Homemade Fettucine Noodles with Spinach, Bacon, and Grilled Halibut Carbonara
About 10-12 years ago I dabbled with my hand crank pasta maker. At some point I pretty much said forget it. I wasn't thrilled with the work to make super soft noodles.
For some reason I've been wanting to try it again. Saturday night I made the most exquisite homemade pasta. (My sister tells me I shouldn't always claim that each of these recipes I'm posting is fabulous. I should be more critical. I agree but what happens when I think each recipe IS really good? Lyndie, REALLY, this one is awesome ;)
The tricks - hand kneading the pasta dough and cooking it for only about 2 minutes. It seemed effortless. I guess the Hub was watching me make it because he even commented on how easy it looked.

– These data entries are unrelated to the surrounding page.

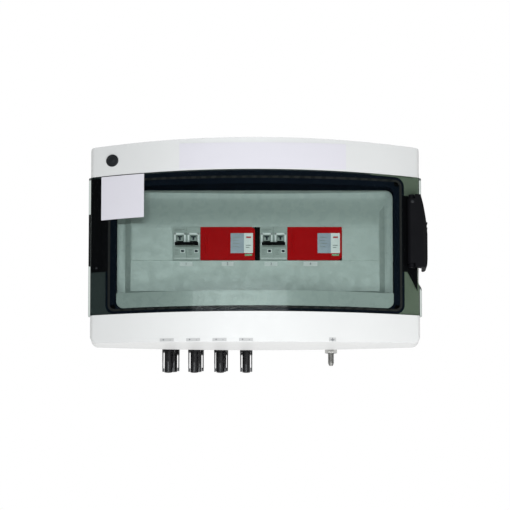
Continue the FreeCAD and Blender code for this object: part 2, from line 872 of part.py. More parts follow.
def make_blanks():
    """Blanking strips that fill the slot on both sides of the devices, each a channel facing the front."""
    strips = []
    for number, (left, right) in enumerate((
        ("-slot_half_width - fit_gap", "breaker_1_x - device_gap"),
        ("devices_end + device_gap", "slot_half_width + fit_gap"),
    ), 1):
        front = "panel_depth + blank_rise"
        whole = box(f"blank_block_{number}", (left, right), (f"{front} - blank_height", front),
                    ("nose_low - fit_gap", "nose_high + fit_gap"))
        inside = box(f"blank_inside_{number}", (f"{left} + blank_wall", f"{right} - blank_wall"),
                     (f"{front} - blank_height - {PAST}", f"{front} - blank_wall"),
                     ("nose_low + blank_wall", "nose_high - blank_wall"))
        strips.append(cut(f"blank_strip_{number}", whole, inside))
    node("blanking_strips", group("blanking_strips", strips))


def make_rail():
    """A top-hat rail, open to the front, screwed to the base's pillars."""
    low, high = "rail_z - rail_width / 2", "rail_z + rail_width / 2"
    web_low, web_high = "rail_z - rail_web / 2", "rail_z + rail_web / 2"
    lip_back = "rail_depth - rail_thick"
    web_front = "rail_back + rail_thick"
    outline = [
        ("rail_depth", low), ("rail_depth", f"{web_low} + rail_thick"),
        (web_front, f"{web_low} + rail_thick"), (web_front, f"{web_high} - rail_thick"),
        ("rail_depth", f"{web_high} - rail_thick"), ("rail_depth", high),
        (lip_back, high), (lip_back, web_high), ("rail_back", web_high),
        ("rail_back", web_low), (lip_back, web_low), (lip_back, low),
    ]
    corners = [(f"-({depth})", z) for depth, z in reversed(outline)]
    strip = prism("rail_strip", "YZ_Plane", corners, "-rail_half_length", "2 * rail_half_length")
    holes = []
    screws = []
    for number, spot in enumerate(RAIL_SCREWS, 1):
        holes.append(rod(f"rail_hole_{number}", "depth", spot, "screw_radius + screw_play",
                         (f"rail_back - {PAST}", "rail_depth")))
        screws.append(screw(f"rail_screw_{number}", spot, "screw_radius", web_front, "screw_length"))
    node("din_rail", cut("din_rail", strip, *holes))
    node("rail_screws", group("rail_screws", screws))


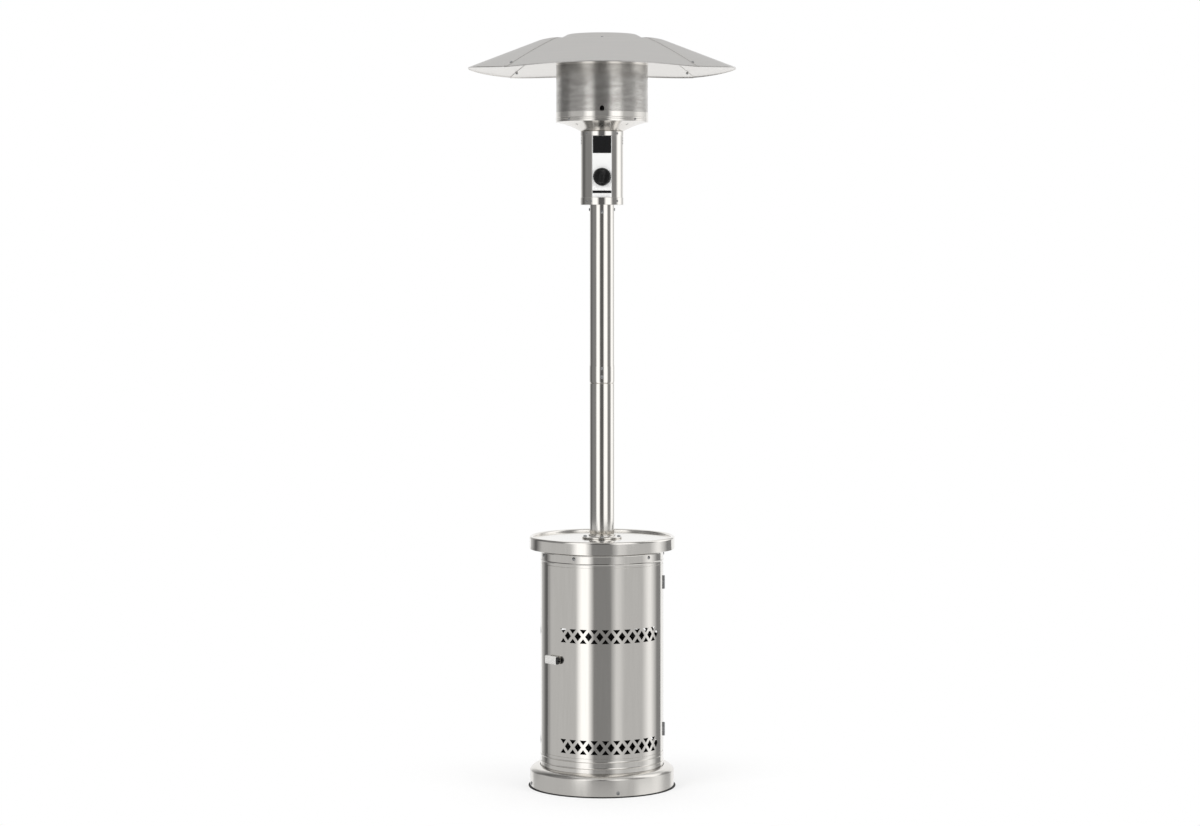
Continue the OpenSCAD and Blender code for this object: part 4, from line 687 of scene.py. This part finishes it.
# %% Table top and flange
POLE_TURNS = 128
HOLE_R, TABLE_R, TABLE_FOOT_Z, _ = measure("table_top")
FLANGE_IN_R, FLANGE_R, TABLE_Z, FLANGE_Z = measure("pole_flange")
SKIRT_Z = 745.0
RIM_Z = 758.0
RIM_ROUND = 6.5
RECESS_R = TABLE_R - 2 * RIM_ROUND
TOP_RINGS_R = (205.0, 120.0)
FLANGE_PLATE_Z = TABLE_Z + 5
FLANGE_NECK_R = 41.9
FILLET = (2.6, 2.5)

t = np.linspace(0, np.pi, 22)
rim = np.column_stack([TABLE_R - RIM_ROUND + RIM_ROUND * np.cos(t), RIM_Z + RIM_ROUND * np.sin(t)])
recess = rounded([(RECESS_R, RIM_Z), (RECESS_R, TABLE_Z), (TOP_RINGS_R[0], TABLE_Z)], 0.6)
table_path = np.concatenate([[(TABLE_R, TABLE_FOOT_Z + FOOT_LIFT), (TABLE_R, SKIRT_Z)], rim, recess[1:],
                             [(TOP_RINGS_R[1], TABLE_Z), (HOLE_R, TABLE_Z)]])
finish_piece(spun_sheet("pressed_table", table_path, SHEET_T, WIDE_TURNS), *POLISHED, "table_top")
flange = [(FLANGE_IN_R, TABLE_Z), (FLANGE_R, TABLE_Z), (FLANGE_R, FLANGE_PLATE_Z),
          (FLANGE_NECK_R + FILLET[0], FLANGE_PLATE_Z), (FLANGE_NECK_R, FLANGE_PLATE_Z + FILLET[1]),
          (FLANGE_NECK_R, FLANGE_Z), (FLANGE_IN_R, FLANGE_Z)]
finish_piece(spun("turned_pole_flange", flange, 1.4, POLE_TURNS), *POLISHED, "pole_flange")

# %% [markdown]
# ## Pole
# Two tubes: the lower one has a neck that the upper one slips over. The upper tube's end is swollen
# a little, and two screws on each side lock the joint.

# %% Pole tubes
POLE_T = 1.5
UPPER_R = 37.6
NECK_R = 35.9
NECK_L = 70.0
NECK_SLOPE = 2.0
SWOLLEN_L = 50.0
SWELL_SLOPE = 4.0
_, LOWER_R, lower_z0, lower_z1 = measure("lower_pole")
_, SWOLLEN_R, upper_z0, upper_z1 = measure("upper_pole")
JOINT_Z = lower_z1 - NECK_L
swollen_z = upper_z0 + SWOLLEN_L

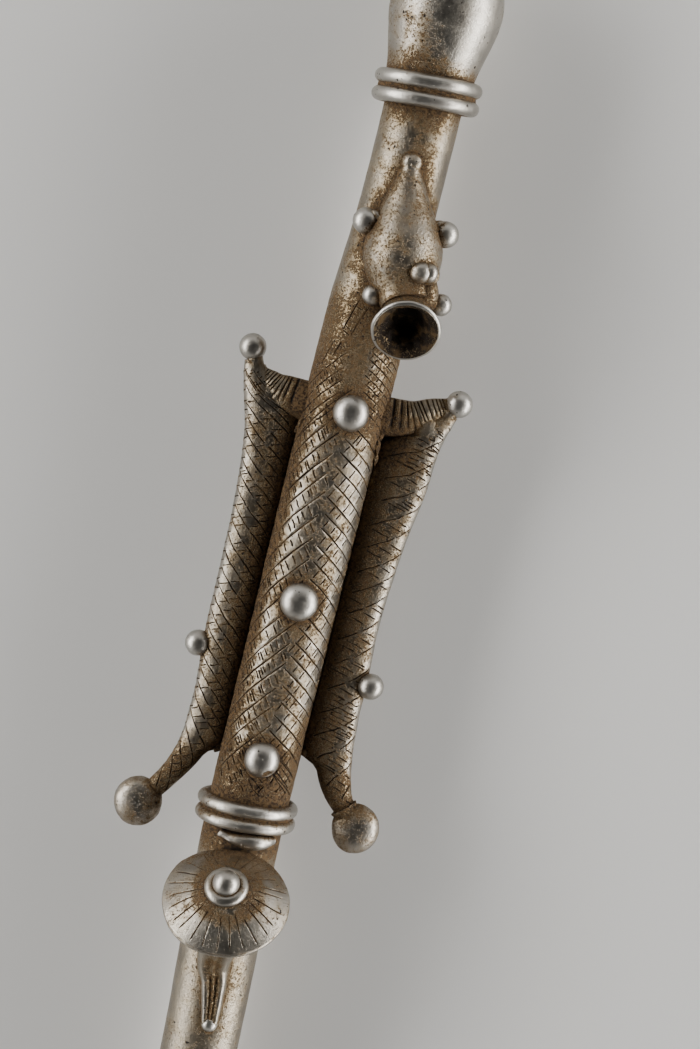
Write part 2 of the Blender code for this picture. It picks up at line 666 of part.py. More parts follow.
def add_shade(collection, cutters, origin):
    """A round domed shade, leaning towards the head, with a ringed ball on its crown and rays cut in it."""
    centre = place_at(SHADE_SIDE, SHADE_STATION, SHADE_REACH)
    turn = Matrix.Rotation(SHADE_YAW, 4, "Z") @ Matrix.Rotation(-SHADE_PITCH, 4, "X")
    place = Matrix.Translation(centre) @ turn
    profile = [(0.0, SHADE_HEIGHT)]
    for share in (0.36, 0.68, 0.90):
        profile.append((share * SHADE_RADIUS, shade_rise(share)))
    profile += arc_rows(SHADE_RADIUS - SHADE_EDGE / 2, -SHADE_EDGE / 2, SHADE_EDGE / 2, 60, -90, 2)
    profile += [(0.5 * SHADE_RADIUS, -0.6 * SHADE_EDGE), (0.0, -0.6 * SHADE_EDGE)]
    shade = turned_mesh("shade", profile, 32)
    for corner in shade.vertices:
        stretch = shade_stretch(math.atan2(corner.co.y, corner.co.x))
        corner.co.x *= stretch
        corner.co.y *= stretch
    shade.transform(place)
    add_object("shade", shade, collection, origin)

    bulge = SHADE_RING_THICKNESS / 2
    seat = shade_rise(SHADE_RING_RADIUS / SHADE_RADIUS)
    ring = [(0.0, seat + 0.8 * bulge), (SHADE_RING_RADIUS - 0.6 * bulge, seat + 0.8 * bulge)]
    ring += arc_rows(SHADE_RING_RADIUS, seat + 0.5 * bulge, bulge, 100, -40, 4)
    ring += [(SHADE_RING_RADIUS, seat - bulge), (0.0, seat - bulge)]
    add_turned("shade_ring", ring, 20, place, collection, origin)
    ball = place @ Vector((0, 0, seat + SHADE_BALL_LIFT))
    add_object("shade_ball", ball_mesh("shade_ball", ball, SHADE_BALL_RADIUS, 14), collection, origin)

    for ray in range(SHADE_RAYS):
        angle = 2 * math.pi * (ray + 0.5) / SHADE_RAYS
        points = []
        for share in (0.44, 0.94):
            out = share * SHADE_RADIUS * shade_stretch(angle)
            points.append(place @ Vector((out * math.cos(angle), out * math.sin(angle), shade_rise(share))))
        name = "ray_%02d" % (ray + 1)
        add_object(name, tube_mesh(name, points, [RAY_DEPTH, RAY_DEPTH], 4), cutters, origin)
    add_horn(place, collection, origin)


def shade_rise(share):
    """How high the shade's face stands over its rim, at a share of its radius."""
    return SHADE_HEIGHT * (1 - share ** SHADE_ROUNDNESS)


def shade_stretch(angle):
    """The shade is a little out of round: wide, with a blunt corner up on the left."""
    corner = max(math.cos(angle - math.radians(143)), 0.0) ** 8
    lean = 0.030 * math.cos(angle - math.radians(124)) + 0.018 * math.cos(2 * (angle + SHADE_YAW))
    return 1 + lean + 0.050 * corner


def add_horn(place, collection, origin):
    """The bar that carries the shade, which runs on down the shaft to a small ball."""
    face = shaft_radius(HORN_STATION)
    span = HORN_STATION - SHADE_STATION
    points = [
        place @ Vector((0, 0, -0.3 * SHADE_EDGE)),
        place @ Vector((0, -0.27 * SHADE_HEIGHT, -0.73 * SHADE_HEIGHT)),
        place_at(0.30 * HORN_SIDE, SHADE_STATION + 0.50 * span, face + HORN_LIFT),
        place_at(0.66 * HORN_SIDE, SHADE_STATION + 0.70 * span, face + 0.4 * HORN_LIFT),
        place_at(HORN_SIDE, HORN_STATION, face),
    ]
    radii = [share * HORN_RADIUS for share in (1.25, 1.08, 0.86, 0.66, 0.40)]
    horn = smooth_tube("horn", points, radii, 10, 8)
    add_object("horn", horn, collection, origin)
    tip = ball_mesh("horn_tip", points[-1] + Vector((0, 0, 0.2 * HORN_LIFT)), HORN_TIP_BALL_RADIUS, 10)
    add_object("horn_tip", tip, collection, origin)


def add_rest_cutter(cutters, origin):
    """A slab whose top leaves a small flat spot under the knob and under the foot."""
    depth = 2 * CUT_CLEARANCE
    width = 6 * WING_SPREAD
    mesh = bpy.data.meshes.new("rest_cutter")
    work = bmesh.new()
    middle = place_at(0.0, FOOT_STATION - STAFF_LENGTH / 2, -REST_DROP - depth / 2)
    size = Matrix.Diagonal((width, 1.2 * STAFF_LENGTH, depth, 1.0))
    bmesh.ops.create_cube(work, size=1.0, matrix=Matrix.Translation(middle) @ size)
    work.to_mesh(mesh)
    work.free()
    add_object("rest_cutter", mesh, cutters, origin)


def shaft_mesh():
    start = -UPPER_RING_THICKNESS
    end = FOOT_STATION - 0.6 * FOOT_HEIGHT
    joint = BEND_STATION + 2 * BEND_LENGTH
    stations = [start + (joint - start) * step / 12 for step in range(13)]
    stations += [joint + (end - joint) * step / 3 for step in range(1, 4)]
    points = [place_at(shaft_sway(station), station, 0.0) for station in stations]
    return tube_mesh("staff", points, [shaft_radius(station) for station in stations], SHAFT_SIDES)


def add_boolean(thing, name, operation, collection):
    modifier = thing.modifiers.new(name, "BOOLEAN")
    modifier.operation = operation
    modifier.operand_type = "COLLECTION"
    modifier.collection = collection
    modifier.solver = "EXACT"


def centre_on_floor(staff, origin):
    """Moves the whole staff so that its box stands on the origin, centred."""
    graph = bpy.context.evaluated_depsgraph_get()
    solid = staff.evaluated_get(graph)
    corners = [solid.matrix_world @ vertex.co for vertex in solid.data.vertices]
    low = Vector([min(corner[axis] for corner in corners) for axis in range(3)])
    high = Vector([max(corner[axis] for corner in corners) for axis in range(3)])
    origin.location = Vector((-(low.x + high.x) / 2, -(low.y + high.y) / 2, -low.z))


def main():
    clear_scene()
    part = new_collection("ceremonial_staff")
    forms = new_collection("cast_forms")
    cutters = new_collection("cutters")
    origin = bpy.data.objects.new("origin", None)
    part.objects.link(origin)

    staff = add_object("staff", shaft_mesh(), part, origin, is_helper=False)
    staff.data.materials.append(cast_metal())
    add_knob(forms, origin)
    add_upper_collar(forms, origin)
    add_animal(forms, cutters, origin)
    add_bosses(forms, origin)
    add_wing(True, forms, origin)
    add_wing(False, forms, origin)
    add_lower_collar(forms, origin)
    add_shade(forms, cutters, origin)
    add_foot(forms, origin)
    add_rest_cutter(cutters, origin)
    add_boolean(staff, "join forms", "UNION", forms)
    add_boolean(staff, "cut hollows", "DIFFERENCE", cutters)
    bpy.context.view_layer.update()
    centre_on_floor(staff, origin)


main()
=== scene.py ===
import math
import random
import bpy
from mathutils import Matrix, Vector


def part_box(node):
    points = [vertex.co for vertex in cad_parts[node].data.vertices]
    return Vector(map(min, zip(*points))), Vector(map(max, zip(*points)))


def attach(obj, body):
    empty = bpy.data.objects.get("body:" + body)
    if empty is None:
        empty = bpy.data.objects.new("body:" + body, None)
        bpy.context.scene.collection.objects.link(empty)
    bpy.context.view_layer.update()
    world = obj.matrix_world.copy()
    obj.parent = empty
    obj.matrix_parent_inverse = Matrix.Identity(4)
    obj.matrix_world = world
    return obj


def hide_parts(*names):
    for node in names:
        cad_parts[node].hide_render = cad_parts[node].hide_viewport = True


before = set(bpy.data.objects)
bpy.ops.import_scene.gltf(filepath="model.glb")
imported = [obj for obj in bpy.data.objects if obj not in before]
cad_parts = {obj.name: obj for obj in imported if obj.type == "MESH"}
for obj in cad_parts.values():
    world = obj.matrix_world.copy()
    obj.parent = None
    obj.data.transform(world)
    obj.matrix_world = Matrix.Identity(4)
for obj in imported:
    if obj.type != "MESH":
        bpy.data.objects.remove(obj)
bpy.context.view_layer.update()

from types import SimpleNamespace

import bmesh
import bpy
import numpy as np
from mathutils import Matrix, Vector
from mathutils import noise
from mathutils.bvhtree import BVHTree
from mathutils.geometry import delaunay_2d_cdt
from mathutils.kdtree import KDTree

# The looks of a cast staff: one closed skin with its carving, a weathered metal with some painted highlight
# and shade, a pale floor and soft light.
# Sizes are in millimetres and the same as the solid's. A station runs down the staff from the upper collar.

MM = 0.001
UP = Matrix.Rotation(-math.pi / 2, 4, "X")  # turns +Z to +Y, up the staff

REST_DROP = 18.3
TOP_HEIGHT = 59.72
CAD_TOP = 59.58  # the solid's faceted finial stops a little short of it
STAFF_LENGTH = 950.0
FOOT_STATION = STAFF_LENGTH - TOP_HEIGHT
LEFT_REACH = 45.173  # from the middle line out to the left end disc's rim
CARVED_RADIUS = 14.1
CARVING_START = 68.0
CARVING_END = 244.0
SHAFT_COLUMNS = 80

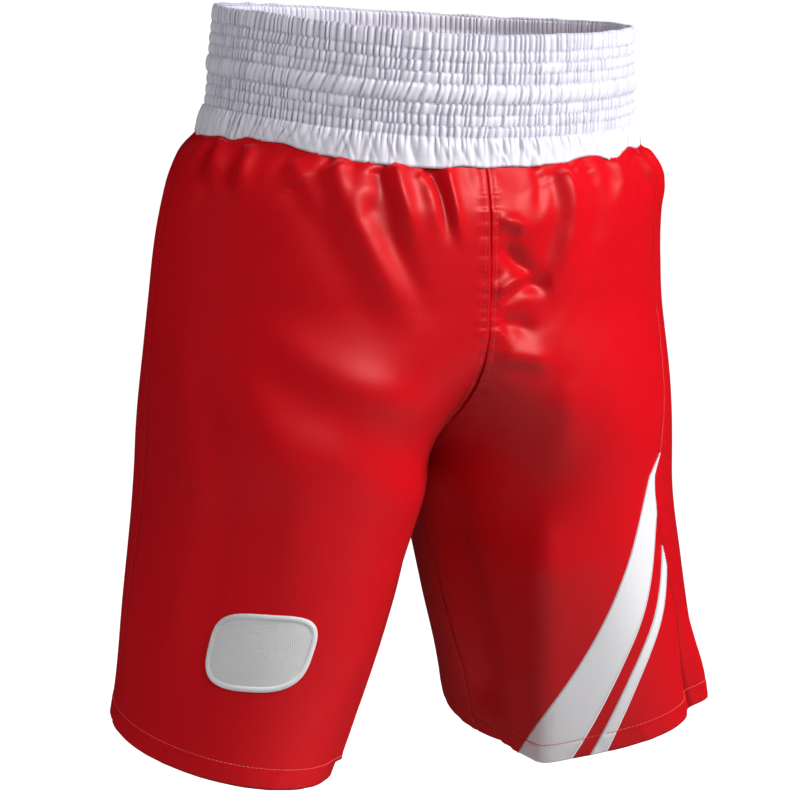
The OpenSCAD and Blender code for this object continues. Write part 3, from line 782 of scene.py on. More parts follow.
class Finishes:
    """Every finish of the shorts, built once."""

    def __init__(self) -> None:
        """Build the materials."""
        sewn = {"weave_pitch": 0.3 * MM, "weave_depth": 0.3}
        self.red = ClothFinish(
            "red_satin_cloth", (0.66, 0.003, 0.009), (0.50, 0.002, 0.007), 0.40, 0.05, 0.04, (1.0, 0.3, 0.3),
            0.85, (1.0, 0.42, 0.40), anisotropy=0.3, stain=0.5).build()
        self.lining = ClothFinish(
            "red_satin_back", (0.40, 0.008, 0.014), (0.30, 0.006, 0.012), 0.62, 0.08, 0.15, (1.0, 0.5, 0.5),
            0.3).build()
        self.red_thread = ClothFinish(
            "red_sewing_thread", (0.72, 0.035, 0.045), (0.55, 0.02, 0.03), 0.45, 0.05, 0.3, (1.0, 0.6, 0.6),
            0.4, **sewn).build()
        self.hem_thread = ClothFinish(
            "coral_hem_thread", (0.80, 0.14, 0.12), (0.7, 0.1, 0.09), 0.5, 0.05, 0.2, (1.0, 0.7, 0.7), 0.4,
            **sewn).build()
        # The white satin's groove colour is painted shade, laid dark lilac grey into the waistband's grooves
        self.white = ClothFinish(
            "white_satin_cloth", (0.77, 0.755, 0.84), (0.70, 0.685, 0.79), 0.32, 0.05, 0.15,
            (0.95, 0.93, 1.0), 0.5, groove=(0.30, 0.27, 0.42, 0.9), anisotropy=0.3, slub=0.05,
            stain=0.25).build()
        self.white_thread = ClothFinish(
            "white_sewing_thread", (0.78, 0.77, 0.83), (0.66, 0.65, 0.72), 0.5, 0.05, 0.2, **sewn).build()
        self.trim = ClothFinish(
            "white_applied_satin", (0.80, 0.79, 0.81), (0.70, 0.69, 0.72), 0.42, 0.05, 0.15,
            weave_pitch=0.45 * MM, weave_depth=0.16, slub=0.08, stain=0.2).build()
        self.patch = ClothFinish(
            "patch_twill", (0.74, 0.74, 0.75), (0.62, 0.62, 0.64), 0.55, 0.06, 0.3, weave_pitch=0.8 * MM,
            weave_depth=0.5, slub=0.2, stain=0.2).build()
        self.patch_thread = ClothFinish(
            "patch_border_thread", (0.83, 0.83, 0.84), (0.7, 0.7, 0.72), 0.38, 0.05, 0.3, **sewn).build()
        self.elastic = ClothFinish(
            "waist_elastic", (0.72, 0.70, 0.64), (0.6, 0.58, 0.52), 0.75, 0.05, 0.3, weave_pitch=1.1 * MM,
            weave_depth=0.8, slub=0.2).build()
        self.label = ClothFinish(
            "label_tape_cloth", (0.78, 0.78, 0.76), (0.7, 0.7, 0.68), 0.5, 0.05, 0.1, weave_pitch=0.5 * MM,
            weave_depth=0.3, slub=0.1).build()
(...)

Pasta Dough 1/2 cup semolina flour 1/2 cup all purpose flour 2 eggs 1 tsp kosher salt extra flour for dusting
Fish 2 8 ounce grouper fillets 1/2 tsp olive oil 1/2 tsp kosher salt 1/2 tsp paprika 1/2 tsp black pepper
Sauce 1 tbsp olive oil 1 cup Parmesan finely grated on a microplaner 2 egg yolks 1 cup reserved cooking water from the pasta 2 cups baby spinach 1/2 red onion 2 slices thick cut bacon - chopped 2 cloves garlic minced
Begin to make the pasta dough a few hours before you plan to enjoy. Pile the flour and semolina on the counter. With your hands, toss in the salt. Create a well in the center and add in the eggs. With a fork, slowly combine the flour with the eggs by pulling the flour over and folding into the eggs. Once the dough looks roughly combined pull together into a ball. Wrap in saran wrap and allow to rest in the refrigerator for about 30 minutes to an hour.
Once the dough is done resting, place on a lightly floured surface and knead until the texture of the dough is even in consistency and smooth. Lightly flour as needed to avoid the dough becoming too sticky.
Flatten the dough with the heel of your hand enough so you can run the dough through a pasta roller. With a hand crank pasta maker, roll the dough from the thickest setting to about setting 6. I was able to create 4 sheets about 18 inches long. Once you have the sheets rolled out, run the sheets through the fettuccine cutter on the pasta machine. **If you don't have a pasta roller. Hand roll out the dough with a rolling pin. Roll the sheet up and thinly cut the roll into strips.
As you roll the pasta through the machine, wrap the noodles around your hand to create a ball and place on a towel. At this point you can allow to dry for 24 hour, store in a plastic bag, and use anytime in the future. Or use immediately.
Sprinkle the grouper fillets with salt, pepper and paprika. Grill on medium heat for about 4 minutes per side. Cooking time will vary depending on the thickness of the fillet. Once you remove the fish from the grill tent the plate with tin foil to seal in the heat.
Bring a pot of water to boil with 2 tbsp kosher salt. Once the water comes to a boil, drop in the pasta and cook for about 2 minutes. Remove the pasta from the water and strain making sure to reserve 1 cup of pasta water for the sauce.
In a skillet on medium high heat, add the olive oil and saute the onions and garlic. Once the onions are transparent, add the spinach to wilt. Add in the cooked strained pasta, Parmesan cheese, bacon, and reserved cooking liquid. Turn the heat off and stir in the egg yolk, folding through the pasta. Grate more Parmesan on top if desired.
Food is so intriguing. I’ve always loved to cook whether it’s casual and simple or complicated and elegant. After living in the Midwestern United States all my life I find myself jumping between All-American foods and foods from other cultures. There is definitely a sense of comfort with cooking and enjoying food that I’ve grown up with.
I have a voracious curiosity to learn about all cultures, especially the Middle East/Mediterranean, Indian, Chinese, Vietnamese, and Thai foods. I’ve learned that a simple curry dish or an Asian dumpling can transform your mood and be just as much of a comfort food as the foods you’ve known you’re whole life.
It is fascinating to me how each culture has such a diversity of ingredients, and when used with different combinations and cooking techniques you can easily transform the same few ingredients into a multitude of dishes. The unfamiliar, the diverse ingredients and techniques, can be intimidating to many people. I’ve created this blog to chronicle and share my explorations in the kitchen so that hopefully you will want to start experimenting in your kitchen.